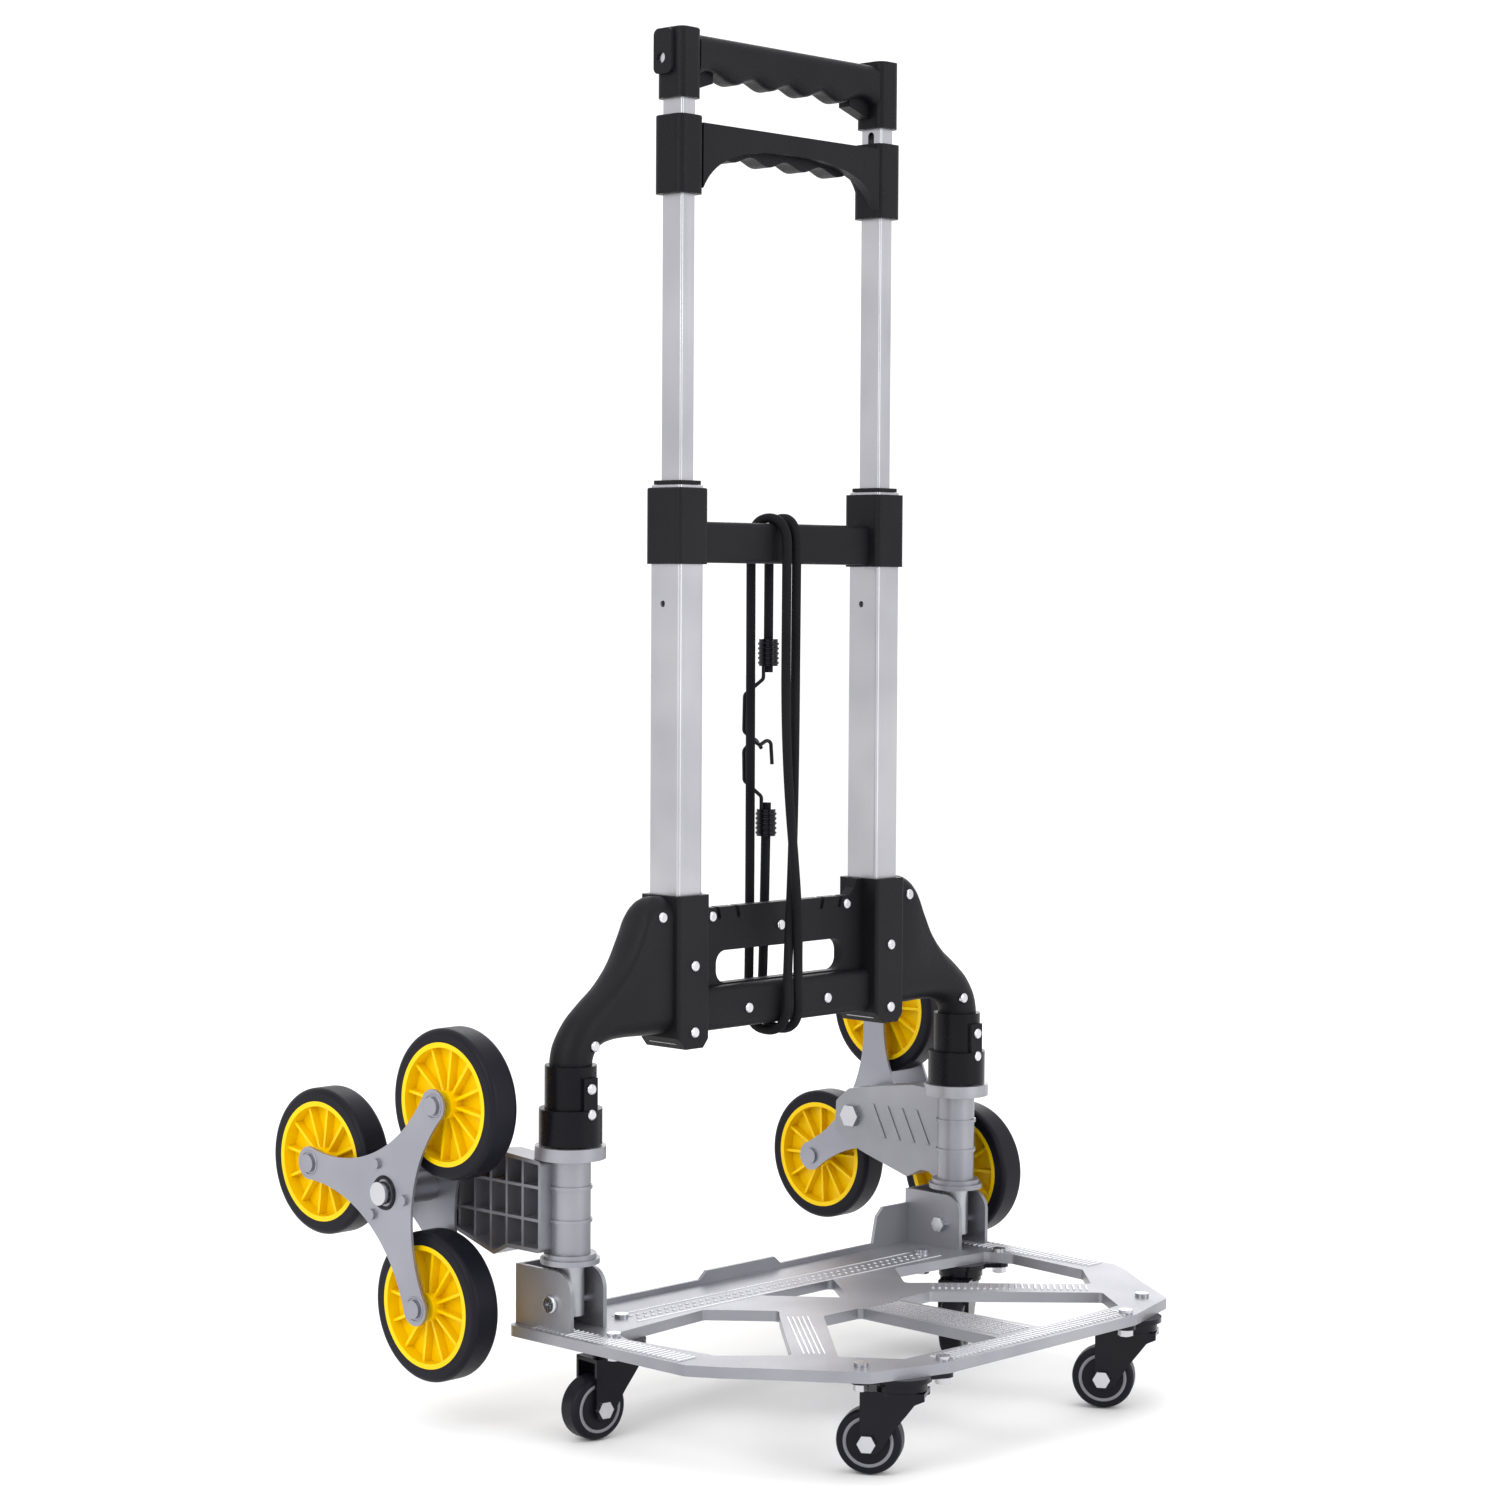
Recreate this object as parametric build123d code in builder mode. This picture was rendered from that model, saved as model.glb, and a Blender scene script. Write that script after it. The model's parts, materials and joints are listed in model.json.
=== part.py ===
from build123d import *
import math
import os

# Stair climbing trolley in millimetres, +Z up, floor at z = 0.
# The folding platform reaches toward -Y, the stair wheels toward +Y.
# Depths are given from the frame's middle plane, which stands at y = FRAME_Y.

os.makedirs("parts", exist_ok=True)

SIDES = (("left", -1), ("right", 1))
FRAME_Y = 3.6

# telescopic rails
RAIL_X = 90.0
OUTER_RAIL = (21.0, 25.2)
OUTER_WALL = 1.3
OUTER_BOTTOM = 225.0
OUTER_TOP = 562.5
MIDDLE_TUBE = (16.0, 20.5)
MIDDLE_WALL = 1.0
MIDDLE_BOTTOM = 250.0
MIDDLE_TOP = 562.8
INNER_TUBE = (11.8, 16.8)
INNER_WALL = 0.9
INNER_BOTTOM = 432.0
INNER_TOP = 832.0
LINER_LENGTH = 20.0
SLIDE_GAP = 0.3
LOCK_HOLE_Z = 491.0
CAP_HEIGHT = 2.5

# handles
UPPER_COLLAR = (18.4, 23.0)
UPPER_BOTTOM = 794.0
UPPER_TOP = 836.0
GRIP_HALF_LENGTH = 81.5
FINGER_PITCH = 31.0
FINGER_DEPTH = 2.2
LOWER_COLLAR = (21.2, 24.4)
LOWER_BOTTOM = 737.0
LOWER_TOP = 784.0
RELEASE_PIN_Z = 776.0
ROD_RADIUS = 2.5
HANDLE_SCREW = (3.8, 817.6)

# plastic parts of the frame
CROSS_SOCKET = (26.0, 30.0)
CROSS_BOTTOM = 515.0
CROSS_TOP = 561.0
CROSS_BAR_TOP = 541.0
CROSS_BAR_HALF_Y = 7.0
SOCKET_HALF_X = 13.5
SOCKET_HALF_Y = 16.7
BRACKET_BOTTOM = 222.0
BRACKET_TOP = 315.0
NOTCH_BAR_TOP = 305.0
NOTCH_BAR_HALF_Y = 3.6
LOWER_BAR_TOP = 257.0
LOWER_BAR_BOTTOM = 230.0
LOWER_BAR_HALF_Y = 10.7
HAND_OPENING = (116.0, 20.0)
ARM_HALF_Y = 12.0
ARM_TUBE_R = 12.8
ARM_FOOT_Z = 217.0
ARM_BORE_DEPTH = 18.0
ARM_ROUND = 9.0
ARM_OUTER_EDGE = [(189.3, 227), (187, 237), (158.5, 262), (141.5, 278.5), (127.5, 300), (126.5, 315)]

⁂

**Prompt**
Repeat, exactly and only, the lines from the beginning of the material through the line that contains "FRAME_Y = 3.6".

**Correct result**
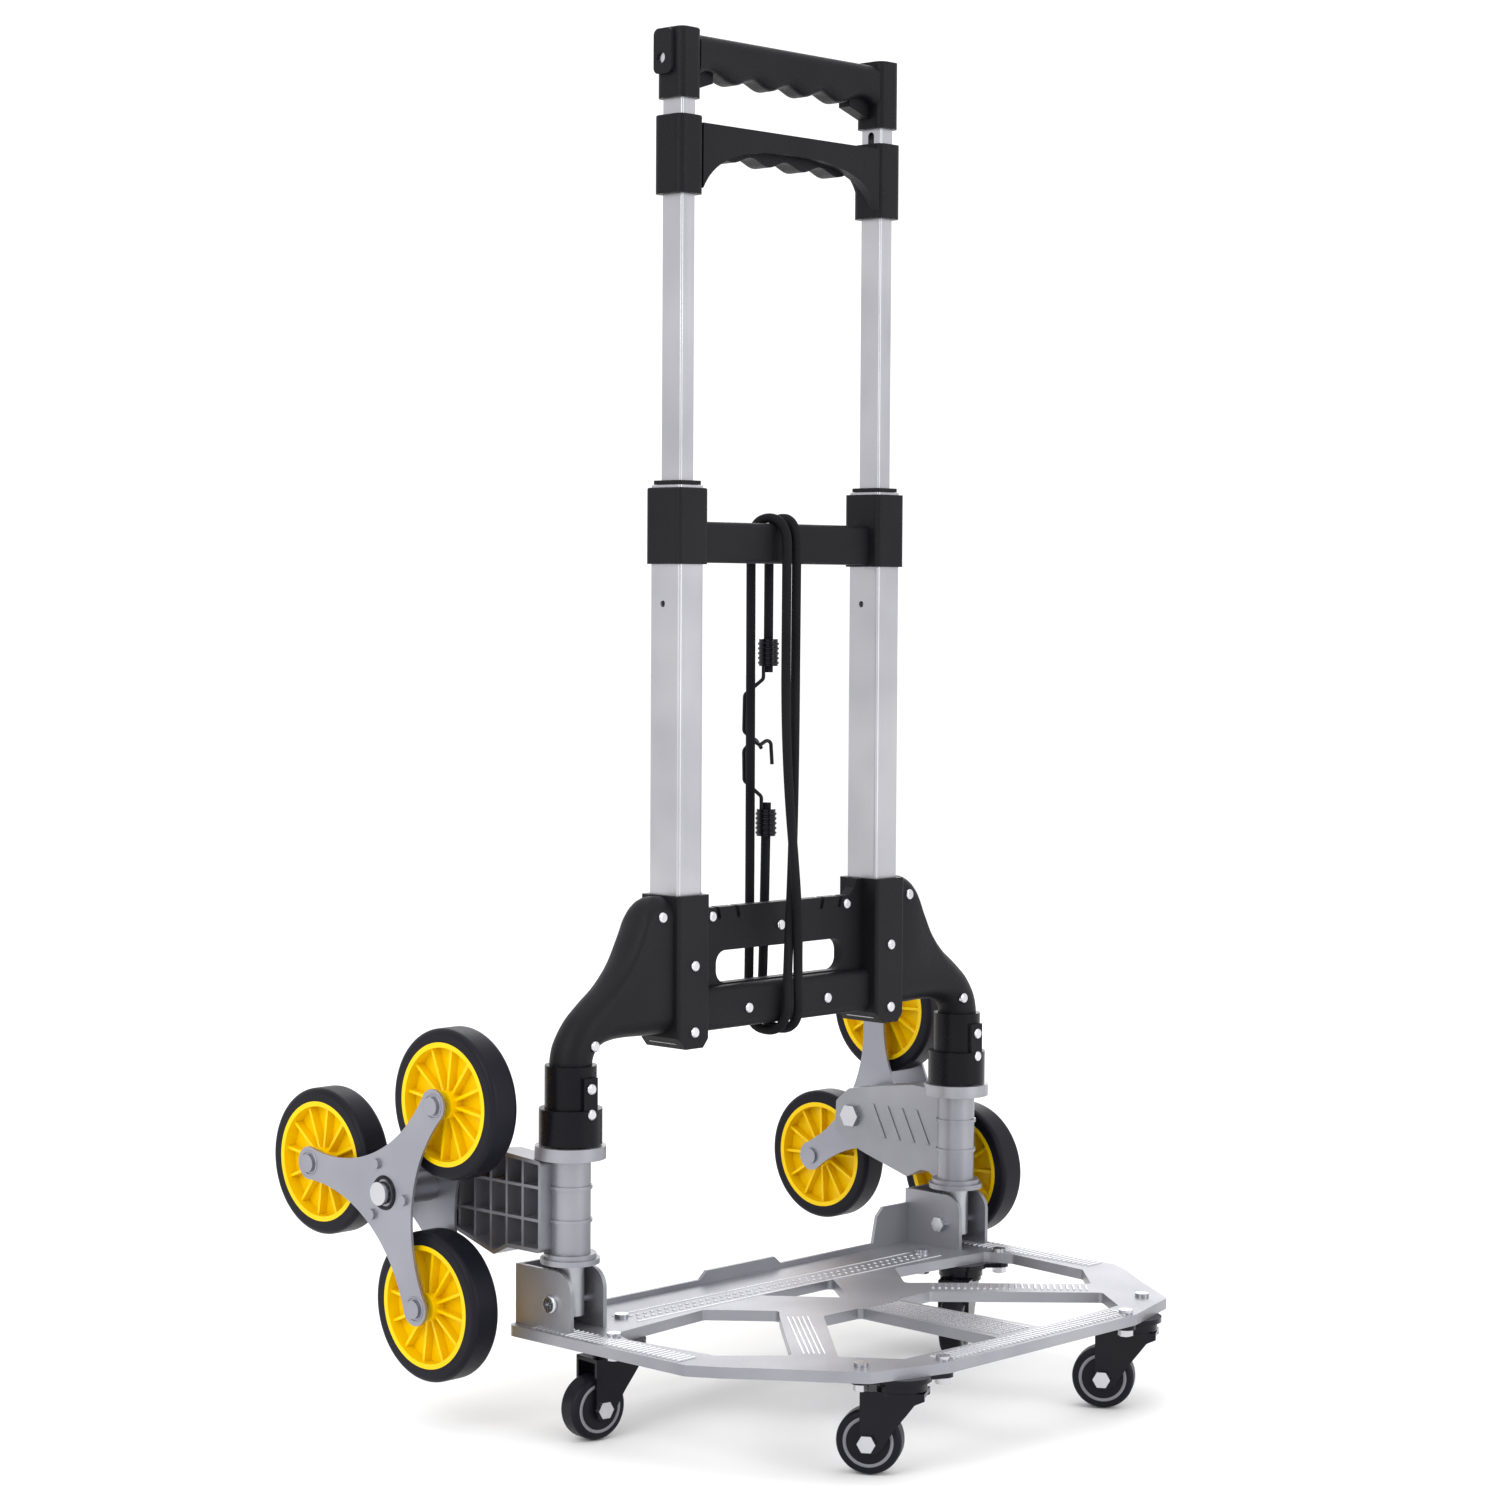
Recreate this object as parametric build123d code in builder mode. This picture was rendered from that model, saved as model.glb, and a Blender scene script. Write that script after it. The model's parts, materials and joints are listed in model.json.
=== part.py ===
from build123d import *
import math
import os

# Stair climbing trolley in millimetres, +Z up, floor at z = 0.
# The folding platform reaches toward -Y, the stair wheels toward +Y.
# Depths are given from the frame's middle plane, which stands at y = FRAME_Y.

os.makedirs("parts", exist_ok=True)

SIDES = (("left", -1), ("right", 1))
FRAME_Y = 3.6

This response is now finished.